▶ Exercise:
Starting at the line that contains "the whole cutter", reproduce each line exactly up to and including the line that contains "record = json.load(file)". Reproduce nothing else.

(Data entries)
────────────────────

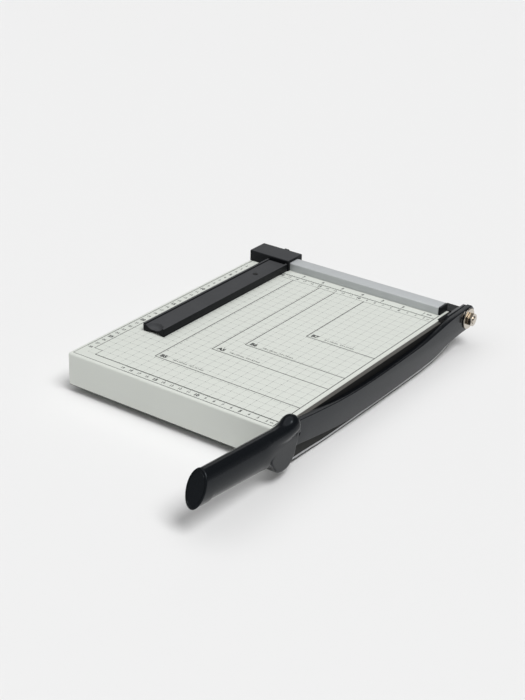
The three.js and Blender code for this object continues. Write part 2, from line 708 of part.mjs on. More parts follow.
const gripEndY = collarY - gripLength;
const gripAxisZ = (y) => collarZ - gripAxisDrop + handleRise(y);
const handleScrewHeadX = armMiddleX - gripHalfWidth + smallHeadHeight;
const pocketShare = endCapSpigotShare + (2 * seatGap) / gripEndHalfWidth;
const guardInnerX = armMiddleX - guardInnerDrop;
const guardOuterX = armOuterX + collarCover;
const collarTopZ = collarZ + collarRise;
const collarFrontY = collarY - collarFront;

// An upright elliptic ring across the handle
function ring(y, centreZ, halfWidth, halfHeight) {
  return Array.from({ length: gripSides }, (_, side) => {
    const angle = -(side / gripSides) * Math.PI * 2;
    return [armMiddleX + halfWidth * Math.cos(angle), y, centreZ + halfHeight * Math.sin(angle)];
  });
}

// A ring of the grip's tapered body, a share of the way from the collar to the end face
function bodyRing(share, wide = 1, high = 1) {
  const y = collarY - share * gripLength;
  const halfWidth = THREE.MathUtils.lerp(gripHalfWidth, gripEndHalfWidth, share);
  const halfHeight = THREE.MathUtils.lerp(gripHalfHeight, gripEndHalfHeight, share);
  return ring(y, gripAxisZ(y), halfWidth * wide, halfHeight * high);
}

// A ring parallel to the oblique end face, set back from it
function endRing(back, scale = 1) {
  const y = gripEndY + back;
  const upright = ring(y, gripAxisZ(y), gripEndHalfWidth * scale, gripEndHalfHeight * scale);
  return upright.map(([px, py, pz]) => (
    [px, py + (pz - gripAxisZ(y)) * endSlopeShare - (px - armMiddleX) * endTurnShare, pz]));
}

// The knuckle over the collar: a ball whose tail sinks into the top of the grip
function makeKnuckle() {
  const middleY = collarY - knuckleBack;
  const middleZ = collarZ + knuckleRise;
  const rings = [];
  for (let step = 1; step < knuckleSteps; step += 1) {
    const angle = (step / knuckleSteps) * (Math.PI / 2);
    const radius = knuckleRadius * Math.sin(angle);
    rings.push(ring(middleY + knuckleRadius * Math.cos(angle), middleZ, radius, radius));
  }
  for (let step = 0; step <= knuckleSteps; step += 1) {
    const share = step / knuckleSteps;
    const y = middleY - share * knuckleTail;
    const sunkZ = gripAxisZ(y) + gripHalfHeight - knuckleSink - knuckleRadius;
    const z = THREE.MathUtils.lerp(middleZ, sunkZ, THREE.MathUtils.smoothstep(share, 0, 1));
    rings.push(ring(y, z, knuckleRadius, knuckleRadius));
  }
  return loft(rings);
}

// The collar's flat side with the finger guard below, thinned from inside towards its lower edge
function makeCollar() {
  const outline = collarShares.map(([along, down]) => (
    [collarFrontY - along * collarLength, collarTopZ - down * collarHeight]));
  const lowZ = collarTopZ - collarHeight;
  const wedge = [
    [guardInnerX - cutOverrun, lowZ + guardTaperHeight], [guardInnerX, lowZ + guardTaperHeight],
    [guardOuterX - guardEdge, lowZ], [guardOuterX - guardEdge, lowZ - cutOverrun],
    [guardInnerX - cutOverrun, lowZ - cutOverrun]].reverse();
  return plateAlongX(outline, guardInnerX, guardOuterX).subtract(
    barAlongY(wedge, collarFrontY - collarLength - cutOverrun, collarFrontY + cutOverrun));
}

// The grip: a shoulder, a straight tapered body with an oblique end, a knuckle and a collar
function makeGrip() {
  const rings = shoulderShares.map(([along, wide, high]) => (
    bodyRing((shoulderBack + along * shoulderLength) / gripLength, wide, high)));
  rings.push(...gripRingShares.map((share) => bodyRing(share)), endRing(endCapThickness + seatGap));
  let grip = loft(rings).add(makeKnuckle()).add(makeCollar());
  grip = grip.subtract(plateAlongX(armOutline(seatGap), armInnerX - seatGap, armOuterX + seatGap));
  grip = grip.subtract(block(leftX, armInnerX, frontY - seatGap, collarY, tableZ, seatGap));
  grip = grip.subtract(block(
    leftX, bladeOuterX + seatGap, frontY - seatGap, collarY, tableZ, seatGap - bladeTopDrop));
  const slotY = collarFrontY - slotBack;
  const slotZ = collarTopZ - slotDrop;
  const slot = [
    [slotY, slotZ], [slotY - slotWidth, slotZ],
    [slotY - slotWidth - slotLean, slotZ - slotHeight], [slotY - slotLean, slotZ - slotHeight]];
  grip = grip.subtract(plateAlongX(slot, guardOuterX - slotDepth, guardOuterX + cutOverrun));
  for (const place of handleScrewPlaces) {
    grip = grip.subtract(rod(
      "x", handleScrewHeadX, armOuterX + handleScrewBite + seatGap, smallShank + seatGap, place));
    grip = grip.subtract(rod(
      "x", leftX, handleScrewHeadX + smallHeadHeight + seatGap, smallHead + seatGap, place));
  }
  const pocketEnd = endCapThickness + endCapSpigotLength + seatGap;
  return grip.subtract(loft([endRing(pocketEnd, pocketShare), endRing(-cutOverrun, pocketShare)]));
}

function makeEndCap() {
  const plate = loft([endRing(endCapThickness), endRing(0)]);
  const spigot = loft([
    endRing(endCapThickness + endCapSpigotLength, endCapSpigotShare),
    endRing(endCapThickness / 2, endCapSpigotShare)]);
  return plate.add(spigot);
}

addPiece("handle_grip", makeGrip(), gripPlastic);
addPiece("handle_end_cap", makeEndCap(), gripPlastic);
handleScrewPlaces.forEach((place, index) => {
  const neck = handleScrewHeadX + smallHeadHeight;
  addPiece(`handle_screw_${index + 1}`,
    panScrew("x", neck - smallHeadHeight, neck, armOuterX + handleScrewBite, place), zinc);
});

// The guide block: a saddle over the fence with a leg behind the board for the lock screw
const guideY0 = -guideBlockFront;
const guideY1 = backY + guideBlockBack;
const knobPlace = { x: (guideX0 + guideX1) / 2, z: knobHeightOverBoard };
const guideArmX1 = guideX1 - guideBlockChamfer;
const guideArmX0 = guideArmX1 - guideArmWidth;
const guideMiddleX = (guideArmX0 + guideArmX1) / 2;
const magnetTop = guideArmHeight - guideArmRecess - guideArmWeb - seatGap;
const magnetScrewPlace = { x: guideMiddleX, y: guideY0 - magnetScrewInset };
const guideScrewPlaces = guideScrewShares.map((share) => (
  { x: guideArmX0 + share * guideArmWidth, z: seatGap + (guideArmHeight - guideArmRecess) / 2 }));

function makeGuideBlock() {
  const cut = guideBlockChamfer;
  const section = [
    [guideY0, seatGap], [-seatGap, seatGap], [-seatGap, fenceHeight + seatGap],
    [backY + seatGap, fenceHeight + seatGap], [backY + seatGap, -guideBlockSkirt],
    [guideY1, -guideBlockSkirt], [guideY1, guideBlockTop - cut], [guideY1 - cut, guideBlockTop],
    [guideY0 + cut, guideBlockTop], [guideY0, guideBlockTop - cut],
  ];
  let body = plateAlongX(section, guideX0, guideX1);
  for (const place of guideScrewPlaces) {
    body = body.subtract(rod("y", guideY0 - cutOverrun, cutOverrun, guideScrewRadius + seatGap, place));
    body = body.subtract(rod(
      "y", -seatGap - guideScrewHeadHeight - seatGap, cutOverrun, guideScrewHead + seatGap, place));
  }
  return body.subtract(rod("y", backY, guideY1 + cutOverrun, lockScrewRadius + seatGap, knobPlace));
}

// The guide arm: a moulded channel, open below, with raised lips and an arched free end
function makeGuideArm() {
  const endY = -guideArmReach;
  const rootY = guideY0 - seatGap;
  const top = guideArmHeight;
  const webZ = top - guideArmRecess - guideArmWeb;
  let arm = block(guideArmX0, guideArmX1, endY, rootY, seatGap, top);
  arm = arm.subtract(block(
    guideArmX0 + guideArmLip, guideArmX1 - guideArmLip, endY - cutOverrun, rootY + cutOverrun,
    top - guideArmRecess, top + cutOverrun));
  arm = arm.subtract(block(
    guideArmX0 + guideArmWall, guideArmX1 - guideArmWall, endY + guideArmEndWall, rootY - guideArmEndWall,
    seatGap - cutOverrun, webZ));
  const archPlace = { x: guideMiddleX, z: seatGap + fingerArchHeight - fingerArchRadius };
  arm = arm.subtract(rod(
    "y", endY - cutOverrun, endY + fingerArchDepth, fingerArchRadius, archPlace, wideSides));
  const scoop = new THREE.SphereGeometry(thumbScoopRadius, wideSides, roundSides);
  scoop.translate(guideMiddleX, endY, top - guideArmRecess - thumbScoopDepth + thumbScoopRadius);
  arm = arm.subtract(solid(scoop));
  const holeEndY = rootY - guideScrewLength;
  for (const place of guideScrewPlaces) {
    arm = arm.subtract(rod("y", holeEndY, rootY + cutOverrun, guideScrewRadius + seatGap, place));
  }
  const recessZ = top - guideArmRecess - magnetScrewHeadHeight;
  arm = arm.subtract(rod("z", recessZ, top, magnetScrewHead + seatGap, magnetScrewPlace));
  return arm.subtract(rod("z", seatGap, top, magnetScrewRadius + seatGap, magnetScrewPlace));
}

function makeMagnet() {
  const strip = block(
    guideMiddleX - magnetWidth / 2, guideMiddleX + magnetWidth / 2,
    -guideArmReach + magnetEndGap, guideY0 - magnetEndGap, magnetTop - magnetThickness, magnetTop);
  return strip.subtract(rod("z", 0, guideArmHeight, magnetScrewRadius + seatGap, magnetScrewPlace));
}

function makeMagnetScrew() {
  const neck = guideArmHeight - guideArmRecess - magnetScrewHeadHeight + seatGap;
  return panScrew(
    "z", neck + magnetScrewHeadHeight, neck, magnetTop - magnetThickness, magnetScrewPlace,
    magnetScrewRadius, magnetScrewHead);
}

// The knob: a round body with shallow finger grooves round it
function makeKnob() {
  const y0 = guideY1 + seatGap;
  let knob = rod("y", y0, y0 + knobLength, knobRadius, knobPlace, wideSides);
  for (let lobe = 0; lobe < knobLobes; lobe += 1) {
    const angle = (lobe / knobLobes) * Math.PI * 2;
    const groove = {
      x: knobPlace.x + Math.cos(angle) * (knobRadius + knobLobeDepth),
      z: knobPlace.z + Math.sin(angle) * (knobRadius + knobLobeDepth),
    };
    knob = knob.subtract(rod(
      "y", y0 - cutOverrun, y0 + knobLength + cutOverrun, 2 * knobLobeDepth, groove, roundSides / 2));
  }
  const socketEnd = y0 + knobSocket + seatGap;
  return knob.subtract(rod("y", y0 - cutOverrun, socketEnd, lockScrewRadius + seatGap, knobPlace));
}

addPiece("guide_block", makeGuideBlock(), blackPlastic);
addPiece("guide_arm", makeGuideArm(), blackPlastic);
addPiece("guide_magnet", makeMagnet(), magnetRubber);
addPiece("magnet_screw", makeMagnetScrew(), zinc);
guideScrewPlaces.forEach((place, index) => {
  const screw = panScrew(
    "y", -seatGap, -seatGap - guideScrewHeadHeight, guideY0 - guideScrewLength, place,
    guideScrewRadius, guideScrewHead);
  addPiece(`guide_screw_${index + 1}`, screw, zinc);
});
const shoe = block(
  knobPlace.x - shoeLength / 2, knobPlace.x + shoeLength / 2, backY - shoeThickness, backY,
  seatGap, seatGap + shoeHeight);
addPiece("clamp_shoe", shoe, zinc);
addPiece("lock_knob", makeKnob(), blackPlastic);
addPiece("lock_screw", rod(
  "y", backY + seatGap, guideY1 + seatGap + knobSocket, lockScrewRadius, knobPlace), zinc);

// The origin goes to the bottom centre of the whole cutter
const bounds = new THREE.Box3().setFromObject(cutter);
const middle = bounds.getCenter(new THREE.Vector3());
cutter.position.set(-middle.x, -middle.y, -bounds.min.z);

export default cutter;
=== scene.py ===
# The looks of a desk paper cutter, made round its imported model.
# Shapes are worked out in millimetres in the cutter's own frame: x = 0 is the cut plane with +X away from
# the board, y = 0 the front face of the fence with -Y towards the handle, and z = 0 the board's top.
import json
import math

import bmesh
import bpy
import numpy as np
from mathutils import Matrix, Vector

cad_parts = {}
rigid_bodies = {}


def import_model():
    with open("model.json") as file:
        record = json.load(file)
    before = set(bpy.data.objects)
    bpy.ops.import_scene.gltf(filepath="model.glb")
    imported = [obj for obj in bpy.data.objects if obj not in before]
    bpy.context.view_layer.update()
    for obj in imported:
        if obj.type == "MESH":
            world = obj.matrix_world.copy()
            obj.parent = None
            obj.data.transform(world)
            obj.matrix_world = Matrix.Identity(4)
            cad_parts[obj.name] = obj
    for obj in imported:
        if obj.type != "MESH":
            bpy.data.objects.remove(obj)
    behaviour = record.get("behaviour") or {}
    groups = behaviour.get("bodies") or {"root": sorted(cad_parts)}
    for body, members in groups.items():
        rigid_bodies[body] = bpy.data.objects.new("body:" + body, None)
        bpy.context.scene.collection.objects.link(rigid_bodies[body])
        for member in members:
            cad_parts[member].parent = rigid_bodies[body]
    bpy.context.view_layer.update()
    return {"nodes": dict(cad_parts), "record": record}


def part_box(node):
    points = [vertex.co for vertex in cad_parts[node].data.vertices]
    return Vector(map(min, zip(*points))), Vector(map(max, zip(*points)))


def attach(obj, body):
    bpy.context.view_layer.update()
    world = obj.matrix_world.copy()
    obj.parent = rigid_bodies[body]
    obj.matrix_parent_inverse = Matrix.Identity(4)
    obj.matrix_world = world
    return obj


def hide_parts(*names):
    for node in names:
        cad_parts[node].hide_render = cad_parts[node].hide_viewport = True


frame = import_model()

mm = 0.001
scene = bpy.context.scene
scene.view_settings.view_transform = "Standard"
origin = np.array([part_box("bed_knife")[1].x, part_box("fence_rail")[0].y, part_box("base_tray")[1].z])


def local_box(node):
    """A node's two corners in the cutter's own frame, in millimetres."""
    low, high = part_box(node)
    return (np.array(low) - origin) / mm, (np.array(high) - origin) / mm


# Sizes that several pieces share
seat_gap = 0.3
tray0, tray1 = local_box("base_tray")
bar0, bar1 = local_box("arm_bar")
washer0, washer1 = local_box("flat_washer")
table_z = local_box("rubber_foot_1")[0][2]
pivot_y, pivot_z = (washer0[1] + washer1[1]) / 2, (washer0[2] + washer1[2]) / 2
bar_middle_x = (bar0[0] + bar1[0]) / 2


# Shapes

def full_turn(sides):
    return np.linspace(0, 2 * math.pi, sides, endpoint=False)


def rim(radius, places):
    """How far in and how deep a rim lies that is rounded by a quarter circle, from the end face on."""
    turn = np.linspace(0, math.pi / 2, places)
    return radius * (1 - np.sin(turn)), radius * (1 - np.cos(turn))


def other_axes(axis):
    return [other for other in range(3) if other != axis]


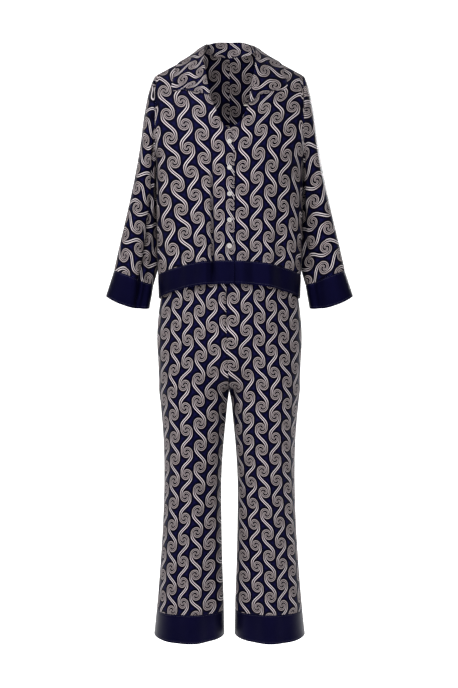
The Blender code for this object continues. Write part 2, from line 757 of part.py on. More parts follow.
def add_wall(name, points, normals, finish, ring=False):
    """A closed wall of cloth: a grid of points on its outside, the same grid moved in by
    its thickness, and rims that join the two."""
    rows, columns = points.shape[:2]
    outer = points * METRE
    inner = (points - normals * WALL) * METRE
    mesh = bmesh.new()
    out_verts = [[mesh.verts.new(point) for point in row] for row in outer]
    in_verts = [[mesh.verts.new(point) for point in row] for row in inner]
    spans = columns if ring else columns - 1
    for i in range(rows - 1):
        for j in range(spans):
            k = (j + 1) % columns
            for layer in (out_verts, in_verts):
                a, b, c, d = layer[i][j], layer[i][k], layer[i + 1][k], layer[i + 1][j]
                mesh.faces.new((a, b, c))
                mesh.faces.new((a, c, d))
    rims = [(0, j, 0, (j + 1) % columns) for j in range(spans)]
    rims += [(rows - 1, j, rows - 1, (j + 1) % columns) for j in range(spans)]
    if not ring:
        rims += [(i, 0, i + 1, 0) for i in range(rows - 1)]
        rims += [(i, columns - 1, i + 1, columns - 1) for i in range(rows - 1)]
    for i, j, m, n in rims:
        mesh.faces.new((out_verts[i][j], out_verts[m][n], in_verts[m][n]))
        mesh.faces.new((out_verts[i][j], in_verts[m][n], in_verts[i][j]))
    finish_mesh(name, mesh, finish)


def main():
    for thing in list(bpy.data.objects):
        bpy.data.objects.remove(thing, do_unlink=True)

    print_cloth = new_finish("printed_satin", (0.10, 0.09, 0.16), 0.45)
    plain_cloth = new_finish("navy_satin", (0.012, 0.012, 0.06), 0.4)
    pearl = new_finish("pearl_button", (0.8, 0.78, 0.74), 0.2)

    make_shirt_panel("shirt_front_right", RIGHT, FRONT, NECK_RIGHT, LAP, print_cloth)
    make_shirt_panel("shirt_front_left", LEFT, FRONT, NECK_LEFT, LAP, print_cloth)
    make_shirt_panel("shirt_back_right", RIGHT, BACK, NECK_BACK, 0, print_cloth)
    make_shirt_panel("shirt_back_left", LEFT, BACK, NECK_BACK, 0, print_cloth)
    make_shirt_band("hem_band_front_right", [RIGHT], FRONT, LAP, plain_cloth)
    make_shirt_band("hem_band_front_left", [LEFT], FRONT, LAP, plain_cloth)
    make_shirt_band("hem_band_back", [RIGHT, LEFT], BACK, 0, plain_cloth)
    make_collar(print_cloth)

    for side, word in ((RIGHT, "right"), (LEFT, "left")):
        make_arm(side, word, print_cloth, plain_cloth)
        make_trouser_panel("trouser_front_" + word, side, FRONT, print_cloth)
        make_trouser_panel("trouser_back_" + word, side, BACK, print_cloth)
        make_leg_band("leg_band_" + word, side, plain_cloth)
    make_waistband(print_cloth)

    for k in range(BUTTON_COUNT):
        make_button(f"button_{k + 1}", 0.0, BUTTON_TOP_Z - k * BUTTON_PITCH, SEAM, pearl)
    make_button("button_top", *TOP_BUTTON, SEAM, pearl)


main()
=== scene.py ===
"""Looks of a pyjama set, filled out as if worn: a long-sleeved shirt with a camp collar and
straight trousers, in navy satin with a running spiral and with plain navy bands.

Sizes of the garment are millimetres here, in the same frame as the solids, and METRE turns
them to metres where a mesh is made. +Z is up, the front faces -Y and the wearer's right is
at -X.
"""

import math
from collections import namedtuple

import bpy
import numpy as np
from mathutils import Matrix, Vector


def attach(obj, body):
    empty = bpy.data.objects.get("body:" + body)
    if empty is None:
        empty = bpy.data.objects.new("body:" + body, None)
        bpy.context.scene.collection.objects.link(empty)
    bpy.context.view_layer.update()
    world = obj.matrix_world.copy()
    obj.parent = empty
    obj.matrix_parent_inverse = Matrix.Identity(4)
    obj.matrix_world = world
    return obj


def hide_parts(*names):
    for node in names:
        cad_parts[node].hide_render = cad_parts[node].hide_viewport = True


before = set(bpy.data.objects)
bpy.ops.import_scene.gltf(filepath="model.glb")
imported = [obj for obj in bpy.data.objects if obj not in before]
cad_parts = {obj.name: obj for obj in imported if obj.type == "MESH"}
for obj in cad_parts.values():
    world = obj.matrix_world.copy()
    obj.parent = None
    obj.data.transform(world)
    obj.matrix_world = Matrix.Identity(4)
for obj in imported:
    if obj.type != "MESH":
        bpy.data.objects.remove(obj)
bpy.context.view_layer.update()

# ---------- the garment's form, mm

METRE = 0.001  # metres in a millimetre
WALL = 1.6  # thickness of a cloth wall
SEAM = 0.3  # gap between two pieces that are sewn together
RIGHT, LEFT = -1, 1  # sign of X on the wearer's right and left
FRONT, BACK = -1, 1  # sign of Y at the front and the back
SIDES = {RIGHT: "right", LEFT: "left"}
FACES = {FRONT: "front", BACK: "back"}

# Shirt body
UNDERARM_Z = -250.0
SHOULDER_TIP_Z = -38.0  # where the shoulder seam meets the sleeve
SHOULDER_SLOPE = 0.53  # rise of the shoulder seam for each mm towards the neck
ARMHOLE_X = 182.0
ARMHOLE_DEPTH = 0.60  # share of the body's depth that is left at the armhole
ARMHOLE_CURVE = 0.35  # share of the armhole's height that its round lower end takes
SIDE_ROUND = 2.3  # exponent of the body's oval below the arms
CHEST_ROUND = 2.5  # and of its flatter curve between the arms
ARCH = {FRONT: 1.7, BACK: 2.2}  # exponents of the curve from chest to shoulder
NECK_PARTS = {FRONT: 8 / 14, BACK: 4 / 10}  # share of a panel's columns that end at the neck
FOLDS_END, CREASES_END = ARMHOLE_X - 14, ARMHOLE_X - 2  # where they have faded out
HEM_CENTRE_Z = -566.0  # lower edge of the front hem at the centre
HEM_SIDE_DROP = 30.0  # how much lower it is at the sides
HEM_BACK_RISE = 10.0  # how much the back hem rises from side to centre
HEM_CURVE = 2.4
HEM_BAND = 56.0  # height of the hem band
LAP = 11.5  # how far each front passes the centre line
LAP_STEP = 3.2  # how far the left front lies under the right one there
LAP_EASE = 26.0  # width over which it comes back out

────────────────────

▶ Task output:
// The origin goes to the bottom centre of the whole cutter
const bounds = new THREE.Box3().setFromObject(cutter);
const middle = bounds.getCenter(new THREE.Vector3());
cutter.position.set(-middle.x, -middle.y, -bounds.min.z);

export default cutter;
=== scene.py ===
# The looks of a desk paper cutter, made round its imported model.
# Shapes are worked out in millimetres in the cutter's own frame: x = 0 is the cut plane with +X away from
# the board, y = 0 the front face of the fence with -Y towards the handle, and z = 0 the board's top.
import json
import math

import bmesh
import bpy
import numpy as np
from mathutils import Matrix, Vector

cad_parts = {}
rigid_bodies = {}


def import_model():
    with open("model.json") as file:
        record = json.load(file)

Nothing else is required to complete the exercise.